## [MATERIAL PROVIDED]
____

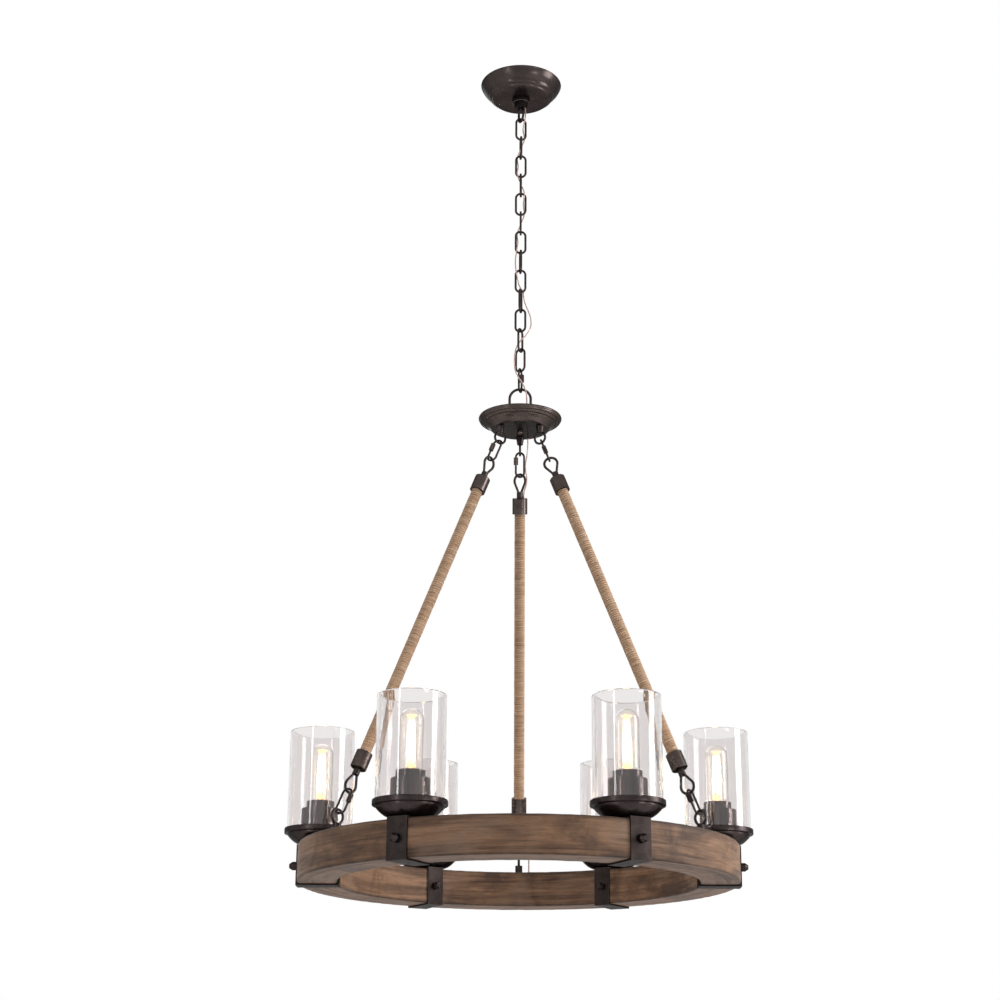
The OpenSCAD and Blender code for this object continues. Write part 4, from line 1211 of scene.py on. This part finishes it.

____

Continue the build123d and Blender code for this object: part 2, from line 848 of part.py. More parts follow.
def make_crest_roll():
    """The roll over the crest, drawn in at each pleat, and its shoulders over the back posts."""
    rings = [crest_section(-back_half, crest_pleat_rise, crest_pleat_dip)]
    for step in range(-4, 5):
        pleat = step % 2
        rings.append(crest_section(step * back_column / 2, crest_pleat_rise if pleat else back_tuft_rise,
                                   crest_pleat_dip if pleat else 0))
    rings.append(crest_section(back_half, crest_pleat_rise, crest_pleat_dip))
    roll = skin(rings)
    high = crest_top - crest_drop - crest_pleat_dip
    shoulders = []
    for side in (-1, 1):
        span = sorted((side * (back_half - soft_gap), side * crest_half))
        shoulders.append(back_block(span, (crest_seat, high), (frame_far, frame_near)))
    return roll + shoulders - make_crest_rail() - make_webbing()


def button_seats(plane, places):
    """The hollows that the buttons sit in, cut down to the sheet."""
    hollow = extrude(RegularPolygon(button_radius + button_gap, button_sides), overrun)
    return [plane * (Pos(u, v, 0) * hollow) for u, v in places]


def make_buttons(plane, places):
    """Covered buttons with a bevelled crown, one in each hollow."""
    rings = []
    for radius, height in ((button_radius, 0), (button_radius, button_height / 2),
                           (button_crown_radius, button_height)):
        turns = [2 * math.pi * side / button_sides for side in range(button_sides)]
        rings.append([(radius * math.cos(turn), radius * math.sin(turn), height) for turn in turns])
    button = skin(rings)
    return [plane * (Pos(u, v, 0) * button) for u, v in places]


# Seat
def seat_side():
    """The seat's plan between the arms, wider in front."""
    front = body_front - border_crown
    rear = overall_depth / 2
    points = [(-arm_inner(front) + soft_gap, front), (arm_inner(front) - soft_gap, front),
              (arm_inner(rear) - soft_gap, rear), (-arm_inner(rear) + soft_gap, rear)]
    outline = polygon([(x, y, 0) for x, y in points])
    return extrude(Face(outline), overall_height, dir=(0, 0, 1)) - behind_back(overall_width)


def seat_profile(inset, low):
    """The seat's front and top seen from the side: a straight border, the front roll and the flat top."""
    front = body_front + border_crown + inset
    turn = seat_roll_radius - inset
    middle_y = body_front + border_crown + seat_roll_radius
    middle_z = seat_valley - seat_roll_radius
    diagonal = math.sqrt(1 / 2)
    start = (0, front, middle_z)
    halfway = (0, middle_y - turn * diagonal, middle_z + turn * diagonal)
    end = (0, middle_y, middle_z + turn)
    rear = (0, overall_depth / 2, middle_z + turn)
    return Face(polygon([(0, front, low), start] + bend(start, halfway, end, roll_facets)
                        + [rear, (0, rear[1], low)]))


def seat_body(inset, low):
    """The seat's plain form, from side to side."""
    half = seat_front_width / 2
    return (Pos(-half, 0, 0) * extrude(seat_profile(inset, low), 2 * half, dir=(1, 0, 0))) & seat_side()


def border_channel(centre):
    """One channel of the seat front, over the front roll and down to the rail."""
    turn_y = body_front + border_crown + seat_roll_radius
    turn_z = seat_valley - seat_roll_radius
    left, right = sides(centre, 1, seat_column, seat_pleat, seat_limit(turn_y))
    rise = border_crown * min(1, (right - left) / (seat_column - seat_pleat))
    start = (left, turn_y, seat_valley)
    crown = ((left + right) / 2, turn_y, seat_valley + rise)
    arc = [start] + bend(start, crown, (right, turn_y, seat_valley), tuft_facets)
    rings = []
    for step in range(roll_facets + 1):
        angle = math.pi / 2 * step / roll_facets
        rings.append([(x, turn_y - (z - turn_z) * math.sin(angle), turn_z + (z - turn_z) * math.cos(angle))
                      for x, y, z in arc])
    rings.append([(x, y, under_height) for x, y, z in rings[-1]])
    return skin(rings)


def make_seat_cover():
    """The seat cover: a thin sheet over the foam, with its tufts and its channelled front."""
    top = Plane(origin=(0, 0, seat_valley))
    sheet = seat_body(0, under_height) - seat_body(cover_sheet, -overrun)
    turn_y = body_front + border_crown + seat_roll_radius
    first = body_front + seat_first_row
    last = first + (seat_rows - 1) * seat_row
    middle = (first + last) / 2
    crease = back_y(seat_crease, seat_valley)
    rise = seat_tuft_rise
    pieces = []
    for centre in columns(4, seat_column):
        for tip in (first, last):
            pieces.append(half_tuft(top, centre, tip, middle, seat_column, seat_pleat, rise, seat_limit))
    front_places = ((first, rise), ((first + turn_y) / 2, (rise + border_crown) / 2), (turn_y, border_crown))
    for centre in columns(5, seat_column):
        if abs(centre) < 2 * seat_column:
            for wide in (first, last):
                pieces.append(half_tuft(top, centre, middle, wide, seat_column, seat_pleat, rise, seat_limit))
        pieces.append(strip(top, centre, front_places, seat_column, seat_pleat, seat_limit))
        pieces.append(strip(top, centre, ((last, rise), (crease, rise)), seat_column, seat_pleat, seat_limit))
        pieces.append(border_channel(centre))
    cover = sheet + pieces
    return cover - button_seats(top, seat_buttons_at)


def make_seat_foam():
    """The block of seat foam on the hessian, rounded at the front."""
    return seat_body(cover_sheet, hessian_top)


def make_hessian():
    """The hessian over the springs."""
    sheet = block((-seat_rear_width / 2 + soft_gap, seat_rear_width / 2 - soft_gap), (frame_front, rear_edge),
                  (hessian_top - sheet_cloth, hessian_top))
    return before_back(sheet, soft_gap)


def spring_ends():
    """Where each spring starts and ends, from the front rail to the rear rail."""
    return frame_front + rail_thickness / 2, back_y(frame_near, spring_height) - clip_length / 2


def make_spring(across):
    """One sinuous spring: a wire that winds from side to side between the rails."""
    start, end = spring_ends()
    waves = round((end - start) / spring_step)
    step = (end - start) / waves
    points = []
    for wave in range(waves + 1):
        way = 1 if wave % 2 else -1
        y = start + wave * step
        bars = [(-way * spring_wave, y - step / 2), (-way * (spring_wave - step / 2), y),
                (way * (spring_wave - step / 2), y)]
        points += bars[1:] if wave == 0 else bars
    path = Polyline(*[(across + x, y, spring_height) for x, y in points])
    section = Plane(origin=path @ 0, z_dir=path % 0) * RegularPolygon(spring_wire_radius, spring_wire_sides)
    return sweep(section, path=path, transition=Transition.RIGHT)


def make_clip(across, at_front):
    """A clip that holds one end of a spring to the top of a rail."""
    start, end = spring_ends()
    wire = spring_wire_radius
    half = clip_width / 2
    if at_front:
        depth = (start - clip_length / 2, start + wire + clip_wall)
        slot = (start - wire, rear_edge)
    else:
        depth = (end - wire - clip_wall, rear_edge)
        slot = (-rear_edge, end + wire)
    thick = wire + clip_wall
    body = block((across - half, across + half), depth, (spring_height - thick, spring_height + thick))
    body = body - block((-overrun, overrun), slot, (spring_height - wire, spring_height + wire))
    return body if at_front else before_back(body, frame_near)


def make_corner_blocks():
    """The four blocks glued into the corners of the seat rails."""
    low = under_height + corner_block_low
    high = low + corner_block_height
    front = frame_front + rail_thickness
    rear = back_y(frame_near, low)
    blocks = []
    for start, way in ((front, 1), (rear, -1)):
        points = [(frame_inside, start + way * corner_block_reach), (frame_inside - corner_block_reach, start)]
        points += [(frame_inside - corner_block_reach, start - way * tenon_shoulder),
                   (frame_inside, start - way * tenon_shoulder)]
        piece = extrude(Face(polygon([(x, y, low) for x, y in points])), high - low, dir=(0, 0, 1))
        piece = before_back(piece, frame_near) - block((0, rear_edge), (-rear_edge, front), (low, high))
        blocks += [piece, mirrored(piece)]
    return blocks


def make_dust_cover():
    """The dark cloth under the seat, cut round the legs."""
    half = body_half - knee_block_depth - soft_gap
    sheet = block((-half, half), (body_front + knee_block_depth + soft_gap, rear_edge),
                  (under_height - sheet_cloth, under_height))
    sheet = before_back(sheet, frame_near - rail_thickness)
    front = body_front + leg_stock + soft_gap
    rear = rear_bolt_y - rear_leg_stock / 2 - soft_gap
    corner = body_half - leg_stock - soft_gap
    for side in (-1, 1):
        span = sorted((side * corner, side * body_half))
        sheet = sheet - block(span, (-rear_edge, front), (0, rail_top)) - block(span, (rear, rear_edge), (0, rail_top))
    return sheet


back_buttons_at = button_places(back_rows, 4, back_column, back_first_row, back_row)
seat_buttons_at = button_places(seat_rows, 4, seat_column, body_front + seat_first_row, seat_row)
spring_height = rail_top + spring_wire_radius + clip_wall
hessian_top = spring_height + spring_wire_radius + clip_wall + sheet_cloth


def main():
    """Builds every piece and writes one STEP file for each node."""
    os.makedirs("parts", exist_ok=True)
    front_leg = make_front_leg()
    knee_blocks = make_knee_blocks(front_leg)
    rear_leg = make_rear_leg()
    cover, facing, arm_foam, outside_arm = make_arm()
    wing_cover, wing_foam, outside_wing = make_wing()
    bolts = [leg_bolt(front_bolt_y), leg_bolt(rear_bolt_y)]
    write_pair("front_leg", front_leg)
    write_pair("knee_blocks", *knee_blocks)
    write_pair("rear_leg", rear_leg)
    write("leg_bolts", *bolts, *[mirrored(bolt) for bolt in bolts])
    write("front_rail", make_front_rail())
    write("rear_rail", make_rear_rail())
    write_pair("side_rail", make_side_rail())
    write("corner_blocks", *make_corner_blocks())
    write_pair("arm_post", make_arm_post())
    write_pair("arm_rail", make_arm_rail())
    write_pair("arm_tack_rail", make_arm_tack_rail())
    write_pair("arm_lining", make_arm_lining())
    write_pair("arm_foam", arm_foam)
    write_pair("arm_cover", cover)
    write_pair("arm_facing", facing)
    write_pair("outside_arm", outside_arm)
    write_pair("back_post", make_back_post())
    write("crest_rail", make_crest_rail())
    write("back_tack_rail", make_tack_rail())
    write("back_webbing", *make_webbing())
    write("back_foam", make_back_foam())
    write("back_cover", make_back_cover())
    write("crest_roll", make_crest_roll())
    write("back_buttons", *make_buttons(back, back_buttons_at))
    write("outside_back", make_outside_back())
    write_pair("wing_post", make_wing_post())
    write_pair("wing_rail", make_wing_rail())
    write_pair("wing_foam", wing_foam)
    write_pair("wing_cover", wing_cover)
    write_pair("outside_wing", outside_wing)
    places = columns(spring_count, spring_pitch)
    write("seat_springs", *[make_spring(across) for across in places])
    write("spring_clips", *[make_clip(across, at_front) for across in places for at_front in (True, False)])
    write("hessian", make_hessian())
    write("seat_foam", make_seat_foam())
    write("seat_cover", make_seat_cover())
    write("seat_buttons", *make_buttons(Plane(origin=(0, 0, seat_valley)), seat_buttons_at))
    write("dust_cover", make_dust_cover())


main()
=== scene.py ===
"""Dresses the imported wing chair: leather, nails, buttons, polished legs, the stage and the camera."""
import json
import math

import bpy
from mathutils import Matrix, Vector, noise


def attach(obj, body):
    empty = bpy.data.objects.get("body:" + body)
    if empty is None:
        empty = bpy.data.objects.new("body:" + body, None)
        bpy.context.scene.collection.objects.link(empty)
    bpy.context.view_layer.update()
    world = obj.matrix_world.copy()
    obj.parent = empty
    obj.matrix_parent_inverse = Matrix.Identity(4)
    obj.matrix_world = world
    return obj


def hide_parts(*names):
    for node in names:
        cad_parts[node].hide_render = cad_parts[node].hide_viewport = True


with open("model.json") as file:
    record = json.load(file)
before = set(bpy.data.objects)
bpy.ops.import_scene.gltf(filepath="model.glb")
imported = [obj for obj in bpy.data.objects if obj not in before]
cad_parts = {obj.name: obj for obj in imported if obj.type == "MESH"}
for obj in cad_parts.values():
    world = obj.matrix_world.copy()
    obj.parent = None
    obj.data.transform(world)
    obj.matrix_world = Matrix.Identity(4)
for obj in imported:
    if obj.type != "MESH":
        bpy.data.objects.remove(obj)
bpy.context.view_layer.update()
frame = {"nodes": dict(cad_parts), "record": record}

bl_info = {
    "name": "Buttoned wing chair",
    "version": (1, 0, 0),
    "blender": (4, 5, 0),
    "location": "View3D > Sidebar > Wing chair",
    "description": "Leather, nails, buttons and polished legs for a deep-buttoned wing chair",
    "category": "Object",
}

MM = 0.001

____

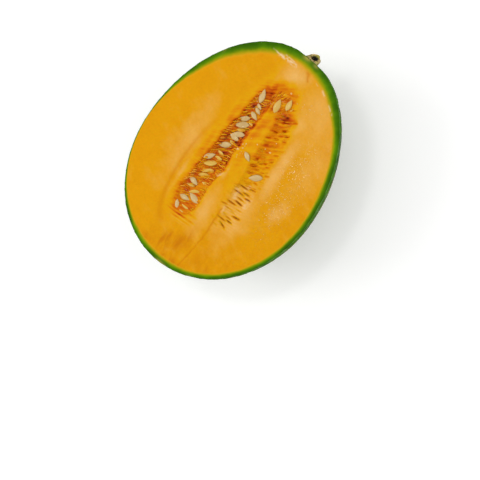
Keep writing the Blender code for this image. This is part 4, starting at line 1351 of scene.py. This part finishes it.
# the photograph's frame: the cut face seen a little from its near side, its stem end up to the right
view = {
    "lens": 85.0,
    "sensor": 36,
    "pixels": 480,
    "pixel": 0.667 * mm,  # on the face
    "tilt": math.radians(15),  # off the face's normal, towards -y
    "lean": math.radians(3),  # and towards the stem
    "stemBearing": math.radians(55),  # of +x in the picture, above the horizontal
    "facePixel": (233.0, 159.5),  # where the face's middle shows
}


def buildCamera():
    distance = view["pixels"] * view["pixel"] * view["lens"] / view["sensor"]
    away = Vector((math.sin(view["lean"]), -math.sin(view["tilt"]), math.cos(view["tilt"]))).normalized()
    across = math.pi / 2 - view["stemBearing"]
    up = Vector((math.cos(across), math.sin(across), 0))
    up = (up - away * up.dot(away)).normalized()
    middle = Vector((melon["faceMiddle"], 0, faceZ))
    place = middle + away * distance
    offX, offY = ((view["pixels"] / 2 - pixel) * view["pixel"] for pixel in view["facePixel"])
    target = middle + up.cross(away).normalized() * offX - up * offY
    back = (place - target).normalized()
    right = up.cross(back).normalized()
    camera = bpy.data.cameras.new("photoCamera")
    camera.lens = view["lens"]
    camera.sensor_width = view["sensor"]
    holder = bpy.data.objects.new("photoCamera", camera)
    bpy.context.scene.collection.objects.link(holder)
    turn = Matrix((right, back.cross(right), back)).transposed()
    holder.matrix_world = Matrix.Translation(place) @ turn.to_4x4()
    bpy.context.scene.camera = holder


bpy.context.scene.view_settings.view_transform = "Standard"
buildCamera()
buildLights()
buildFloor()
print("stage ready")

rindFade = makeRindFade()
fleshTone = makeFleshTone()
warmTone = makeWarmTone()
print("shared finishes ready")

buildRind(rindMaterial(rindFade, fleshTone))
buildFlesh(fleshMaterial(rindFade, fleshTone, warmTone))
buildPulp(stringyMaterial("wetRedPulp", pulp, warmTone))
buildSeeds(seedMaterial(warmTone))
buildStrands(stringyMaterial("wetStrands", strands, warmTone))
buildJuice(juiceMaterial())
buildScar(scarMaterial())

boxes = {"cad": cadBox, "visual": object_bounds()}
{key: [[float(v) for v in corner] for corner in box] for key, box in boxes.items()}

____

## [EXERCISE]
Your task is to transcribe only the lines from the line containing "0, seat_valley)), seat_buttons_at))" through the line containing "for node in", word for word.

## [TASK SOLUTION]
    write("seat_buttons", *make_buttons(Plane(origin=(0, 0, seat_valley)), seat_buttons_at))
    write("dust_cover", make_dust_cover())


main()
=== scene.py ===
"""Dresses the imported wing chair: leather, nails, buttons, polished legs, the stage and the camera."""
import json
import math

import bpy
from mathutils import Matrix, Vector, noise


def attach(obj, body):
    empty = bpy.data.objects.get("body:" + body)
    if empty is None:
        empty = bpy.data.objects.new("body:" + body, None)
        bpy.context.scene.collection.objects.link(empty)
    bpy.context.view_layer.update()
    world = obj.matrix_world.copy()
    obj.parent = empty
    obj.matrix_parent_inverse = Matrix.Identity(4)
    obj.matrix_world = world
    return obj


def hide_parts(*names):
    for node in names:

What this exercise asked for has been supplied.